**Work to complete:**
Write the data out again in full, with no departure from the original.
— START OF Source data —
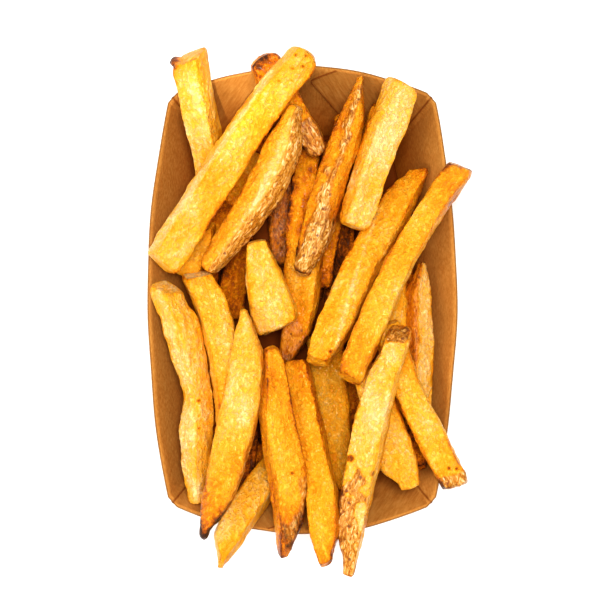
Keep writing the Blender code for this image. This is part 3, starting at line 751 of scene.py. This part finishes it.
def fry_mesh_data(fry, low, high, number, spacing):
    """One detailed strip: its vertices and faces, and its tone, skin, film and place on the fry."""
    start, end, widths, bow, thickness, roll, look = fry[1:]
    length = math.dist(start, end) * MM
    if "edges" in look:
        lefts, rights = look["edges"]
    else:
        steps = np.linspace(0.0, 1.0, 7)
        middles = bow * 4.0 * steps * (1.0 - steps)
        halves = np.array([fry_width(widths, step) for step in steps]) / 2.0
        lefts, rights = middles + halves, middles - halves
    before, after = (extra * MM for extra in look.get("reach", (0.0, 0.0)))
    count = max(20, int((length + before + after) / spacing))
    around = 4 * max(8, int(0.5 * (np.mean(lefts) - np.mean(rights) + thickness) * MM / spacing))
    place = np.linspace(-before, length + after, count)
    place = np.concatenate((np.full(CAP_RINGS, place[0]), place, np.full(CAP_RINGS, place[-1])))
    cap = np.arange(1, CAP_RINGS + 1) / (CAP_RINGS + 1.0)
    cap = np.concatenate((cap[::-1], np.zeros(count), cap))
    shares = np.clip(place / length, 0.0, 1.0)
    left_edge, right_edge = along_line(lefts, shares) * MM, along_line(rights, shares) * MM
    half_width = (left_edge - right_edge) / 2.0 + SPARE_WIDTH
    middle = (left_edge + right_edge) / 2.0
    fullness = np.minimum(1.0, half_width / half_width.max())
    half_height = thickness * MM / 2.0 * (0.5 + 0.5 * fullness)
    from_start, from_end = place + before, length + after - place
    near_cut = np.minimum(from_start, from_end)
    tuck = 1.0 - END_TUCK * np.exp(-near_cut / END_TUCK_REACH)
    scale = tuck * (1.0 - cap)

    a, b, edge, face_a, face_b = even_section(around, look.get("section", 4.8), look.get("roll", roll))
    q, p = scale[:, None] * a, scale[:, None] * b
    lateral_rows = middle[:, None] + q * half_width[:, None]
    vertical = (p * half_height[:, None]).ravel()
    along = np.repeat(place[:, None], around, axis=1)
    for key, gone, sign in (("start_cut", from_start, 1.0), ("end_cut", from_end, -1.0)):
        rounded, slant, tilt = look.get(key, (0.5, 0.0, 0.4))
        fall_back = rounded * (1.0 - np.sqrt(1.0 - 0.97 * np.minimum(1.0, q * q)))
        fall_back = (fall_back - slant * q + tilt * (p + 1.0) / 2.0) * MM
        fade = max(4.0, 2.4 * (rounded + abs(slant) + abs(tilt))) * MM
        along = along + sign * fall_back * (1.0 - smooth_step(0.0, fade, gone))[:, None]
    along, lateral = along.ravel(), lateral_rows.ravel()
    local = np.column_stack((along, lateral, vertical))

    start3 = np.array((start[0] * MM, start[1] * MM, low))
    end3 = np.array((end[0] * MM, end[1] * MM, high))
    slope = np.linalg.norm(end3 - start3) / length
    forward = (end3 - start3) / (length * slope)
    left = np.cross((0.0, 0.0, 1.0), forward)
    left /= np.linalg.norm(left)
    up = np.cross(forward, left)
    points = start3 + forward * (along * slope)[:, None] + left * lateral[:, None] + up * vertical[:, None]
    capped = np.repeat(cap, around)
    closing = np.where(capped > 0.0, 0.35 + 0.65 * capped, 0.0)
    way = np.where(np.repeat(shares, around) > 0.5, 1.0, -1.0)
    out_a = np.tile(face_a, len(cap)) * (1.0 - closing)
    out_b = np.tile(face_b, len(cap)) * (1.0 - closing)
    outward = left * out_a[:, None] + up * out_b[:, None] + forward * (way * closing)[:, None]
    outward /= np.linalg.norm(outward, axis=1)[:, None] + 1e-9

    seed = 17 * number + 3

    def bumps(long_size, side_size, which):
        return lattice_noise(local, np.array((long_size, side_size, side_size)) * MM, seed + which)

    edge = smooth_step(0.74, 0.87, np.where(capped > 0.0, 0.0, np.tile(edge, len(cap))))
    patch = bumps(12.0, 6.0, 5)
    spot = bumps(3.2, 2.2, 6)
    ridge = bumps(10.0, 2.0, 7)
    blister = bumps(2.0, 1.4, 2)
    room = (left_edge[:, None] - lateral_rows).ravel() / MM
    skin = skin_of(look, local, a, b, cap, around, length, patch, spot, blister, room)
    lift = sum(height * bumps(*bump) for height, *bump in RELIEF)
    lift += 0.26 * ridge + 0.24 * np.maximum(blister, -0.4)
    lift += 0.24 * skin * (1.0 - 2.0 * np.abs(bumps(2.8, 1.2, 8)))
    lift += 0.25 * edge * (1.0 - skin) - 0.10

    # Painted shade: the tone darkens where the fry lies below the heap round it, and towards its two
    # sides.
    gap_shade = np.clip((crowd[cell_of(points)] - points[:, 2]) / GAP_SHADE_DEPTH, 0.0, 1.0)
    side_shade = smooth_step(0.72, 1.0, np.abs(q).ravel()) * (capped == 0.0)
    tone = look.get("tone", 0.7) + 0.13 * patch + 0.07 * spot - 0.05 * ridge - 0.06 * blister
    tone += 0.16 * edge * (0.7 + 1.2 * patch) * (1.0 - 0.6 * skin)
    tone += 0.12 * side_shade * (0.7 + 1.1 * patch + 0.7 * spot) + 0.09 * gap_shade
    # Painted shade on the faces that turn east or west, as much as each fry's east and west entries.
    for key, facing in (("east_shade", outward[:, 0]), ("west_shade", -outward[:, 0])):
        tone += look.get(key, 0.0) * smooth_step(*SHADED_SIDE_FACING, facing)
    end_reach = look.get("end_reach", END_REACH)
    for key, gone, reach in (("start_tone", along, END_REACH), ("end_tone", length - along, end_reach)):
        browned = np.exp(-np.maximum(gone, 0.0) / (reach * MM))
        tone += look.get(key, 0.0) * browned * (1.0 + 0.6 * patch)
    at_cut = np.exp(-np.repeat(near_cut, around) / CUT_EDGE_REACH) * (capped < 0.2)
    tone += 0.19 * at_cut * (0.7 + 0.9 * spot)
    if "start_face" in look:
        cut_face = look["start_face"] + 0.12 * spot + 0.08 * blister
        tone = np.where((capped > 0.05) & (way < 0.0), cut_face, tone)
    tone += look.get("skin_tone", 0.20) * skin
    add_marks(look, length, along, lateral, outward[:, 2], spot, blister, tone, lift)
    points += outward * (lift * MM)[:, None]

    rings = len(cap)
    index = np.arange(rings * around).reshape(rings, around)
    onward = np.roll(index, -1, axis=1)
    quads = np.stack((index[:-1], onward[:-1], onward[1:], index[1:]), axis=-1).reshape(-1, 4)
    first, last = rings * around, rings * around + 1
    fans = [(first, j, i) for i, j in zip(index[0], onward[0])]
    fans += [(last, i, j) for i, j in zip(index[-1], onward[-1])]
    poles = np.array((points[index[0]].mean(axis=0), points[index[-1]].mean(axis=0)))
    ends = [index[0, 0], index[-1, 0]]
    film = look.get("film", 1.0) * skin * smooth_step(0.98, 0.80, tone)
    maps = [np.concatenate((value, value[ends])) for value in (tone, skin, film)]
    local = np.concatenate((local, local[ends])) + (0.0, 0.0, number * NOISE_SHIFT)
    return np.concatenate((points, poles)), quads, np.array(fans), maps, local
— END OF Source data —
**Full solution:**
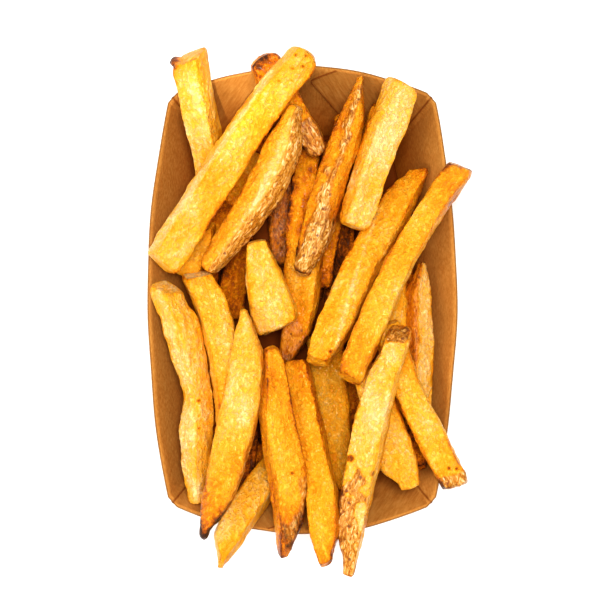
Keep writing the Blender code for this image. This is part 3, starting at line 751 of scene.py. This part finishes it.
def fry_mesh_data(fry, low, high, number, spacing):
    """One detailed strip: its vertices and faces, and its tone, skin, film and place on the fry."""
    start, end, widths, bow, thickness, roll, look = fry[1:]
    length = math.dist(start, end) * MM
    if "edges" in look:
        lefts, rights = look["edges"]
    else:
        steps = np.linspace(0.0, 1.0, 7)
        middles = bow * 4.0 * steps * (1.0 - steps)
        halves = np.array([fry_width(widths, step) for step in steps]) / 2.0
        lefts, rights = middles + halves, middles - halves
    before, after = (extra * MM for extra in look.get("reach", (0.0, 0.0)))
    count = max(20, int((length + before + after) / spacing))
    around = 4 * max(8, int(0.5 * (np.mean(lefts) - np.mean(rights) + thickness) * MM / spacing))
    place = np.linspace(-before, length + after, count)
    place = np.concatenate((np.full(CAP_RINGS, place[0]), place, np.full(CAP_RINGS, place[-1])))
    cap = np.arange(1, CAP_RINGS + 1) / (CAP_RINGS + 1.0)
    cap = np.concatenate((cap[::-1], np.zeros(count), cap))
    shares = np.clip(place / length, 0.0, 1.0)
    left_edge, right_edge = along_line(lefts, shares) * MM, along_line(rights, shares) * MM
    half_width = (left_edge - right_edge) / 2.0 + SPARE_WIDTH
    middle = (left_edge + right_edge) / 2.0
    fullness = np.minimum(1.0, half_width / half_width.max())
    half_height = thickness * MM / 2.0 * (0.5 + 0.5 * fullness)
    from_start, from_end = place + before, length + after - place
    near_cut = np.minimum(from_start, from_end)
    tuck = 1.0 - END_TUCK * np.exp(-near_cut / END_TUCK_REACH)
    scale = tuck * (1.0 - cap)

    a, b, edge, face_a, face_b = even_section(around, look.get("section", 4.8), look.get("roll", roll))
    q, p = scale[:, None] * a, scale[:, None] * b
    lateral_rows = middle[:, None] + q * half_width[:, None]
    vertical = (p * half_height[:, None]).ravel()
    along = np.repeat(place[:, None], around, axis=1)
    for key, gone, sign in (("start_cut", from_start, 1.0), ("end_cut", from_end, -1.0)):
        rounded, slant, tilt = look.get(key, (0.5, 0.0, 0.4))
        fall_back = rounded * (1.0 - np.sqrt(1.0 - 0.97 * np.minimum(1.0, q * q)))
        fall_back = (fall_back - slant * q + tilt * (p + 1.0) / 2.0) * MM
        fade = max(4.0, 2.4 * (rounded + abs(slant) + abs(tilt))) * MM
        along = along + sign * fall_back * (1.0 - smooth_step(0.0, fade, gone))[:, None]
    along, lateral = along.ravel(), lateral_rows.ravel()
    local = np.column_stack((along, lateral, vertical))

    start3 = np.array((start[0] * MM, start[1] * MM, low))
    end3 = np.array((end[0] * MM, end[1] * MM, high))
    slope = np.linalg.norm(end3 - start3) / length
    forward = (end3 - start3) / (length * slope)
    left = np.cross((0.0, 0.0, 1.0), forward)
    left /= np.linalg.norm(left)
    up = np.cross(forward, left)
    points = start3 + forward * (along * slope)[:, None] + left * lateral[:, None] + up * vertical[:, None]
    capped = np.repeat(cap, around)
    closing = np.where(capped > 0.0, 0.35 + 0.65 * capped, 0.0)
    way = np.where(np.repeat(shares, around) > 0.5, 1.0, -1.0)
    out_a = np.tile(face_a, len(cap)) * (1.0 - closing)
    out_b = np.tile(face_b, len(cap)) * (1.0 - closing)
    outward = left * out_a[:, None] + up * out_b[:, None] + forward * (way * closing)[:, None]
    outward /= np.linalg.norm(outward, axis=1)[:, None] + 1e-9

    seed = 17 * number + 3

    def bumps(long_size, side_size, which):
        return lattice_noise(local, np.array((long_size, side_size, side_size)) * MM, seed + which)

    edge = smooth_step(0.74, 0.87, np.where(capped > 0.0, 0.0, np.tile(edge, len(cap))))
    patch = bumps(12.0, 6.0, 5)
    spot = bumps(3.2, 2.2, 6)
    ridge = bumps(10.0, 2.0, 7)
    blister = bumps(2.0, 1.4, 2)
    room = (left_edge[:, None] - lateral_rows).ravel() / MM
    skin = skin_of(look, local, a, b, cap, around, length, patch, spot, blister, room)
    lift = sum(height * bumps(*bump) for height, *bump in RELIEF)
    lift += 0.26 * ridge + 0.24 * np.maximum(blister, -0.4)
    lift += 0.24 * skin * (1.0 - 2.0 * np.abs(bumps(2.8, 1.2, 8)))
    lift += 0.25 * edge * (1.0 - skin) - 0.10

    # Painted shade: the tone darkens where the fry lies below the heap round it, and towards its two
    # sides.
    gap_shade = np.clip((crowd[cell_of(points)] - points[:, 2]) / GAP_SHADE_DEPTH, 0.0, 1.0)
    side_shade = smooth_step(0.72, 1.0, np.abs(q).ravel()) * (capped == 0.0)
    tone = look.get("tone", 0.7) + 0.13 * patch + 0.07 * spot - 0.05 * ridge - 0.06 * blister
    tone += 0.16 * edge * (0.7 + 1.2 * patch) * (1.0 - 0.6 * skin)
    tone += 0.12 * side_shade * (0.7 + 1.1 * patch + 0.7 * spot) + 0.09 * gap_shade
    # Painted shade on the faces that turn east or west, as much as each fry's east and west entries.
    for key, facing in (("east_shade", outward[:, 0]), ("west_shade", -outward[:, 0])):
        tone += look.get(key, 0.0) * smooth_step(*SHADED_SIDE_FACING, facing)
    end_reach = look.get("end_reach", END_REACH)
    for key, gone, reach in (("start_tone", along, END_REACH), ("end_tone", length - along, end_reach)):
        browned = np.exp(-np.maximum(gone, 0.0) / (reach * MM))
        tone += look.get(key, 0.0) * browned * (1.0 + 0.6 * patch)
    at_cut = np.exp(-np.repeat(near_cut, around) / CUT_EDGE_REACH) * (capped < 0.2)
    tone += 0.19 * at_cut * (0.7 + 0.9 * spot)
    if "start_face" in look:
        cut_face = look["start_face"] + 0.12 * spot + 0.08 * blister
        tone = np.where((capped > 0.05) & (way < 0.0), cut_face, tone)
    tone += look.get("skin_tone", 0.20) * skin
    add_marks(look, length, along, lateral, outward[:, 2], spot, blister, tone, lift)
    points += outward * (lift * MM)[:, None]

    rings = len(cap)
    index = np.arange(rings * around).reshape(rings, around)
    onward = np.roll(index, -1, axis=1)
    quads = np.stack((index[:-1], onward[:-1], onward[1:], index[1:]), axis=-1).reshape(-1, 4)
    first, last = rings * around, rings * around + 1
    fans = [(first, j, i) for i, j in zip(index[0], onward[0])]
    fans += [(last, i, j) for i, j in zip(index[-1], onward[-1])]
    poles = np.array((points[index[0]].mean(axis=0), points[index[-1]].mean(axis=0)))
    ends = [index[0, 0], index[-1, 0]]
    film = look.get("film", 1.0) * skin * smooth_step(0.98, 0.80, tone)
    maps = [np.concatenate((value, value[ends])) for value in (tone, skin, film)]
    local = np.concatenate((local, local[ends])) + (0.0, 0.0, number * NOISE_SHIFT)
    return np.concatenate((points, poles)), quads, np.array(fans), maps, local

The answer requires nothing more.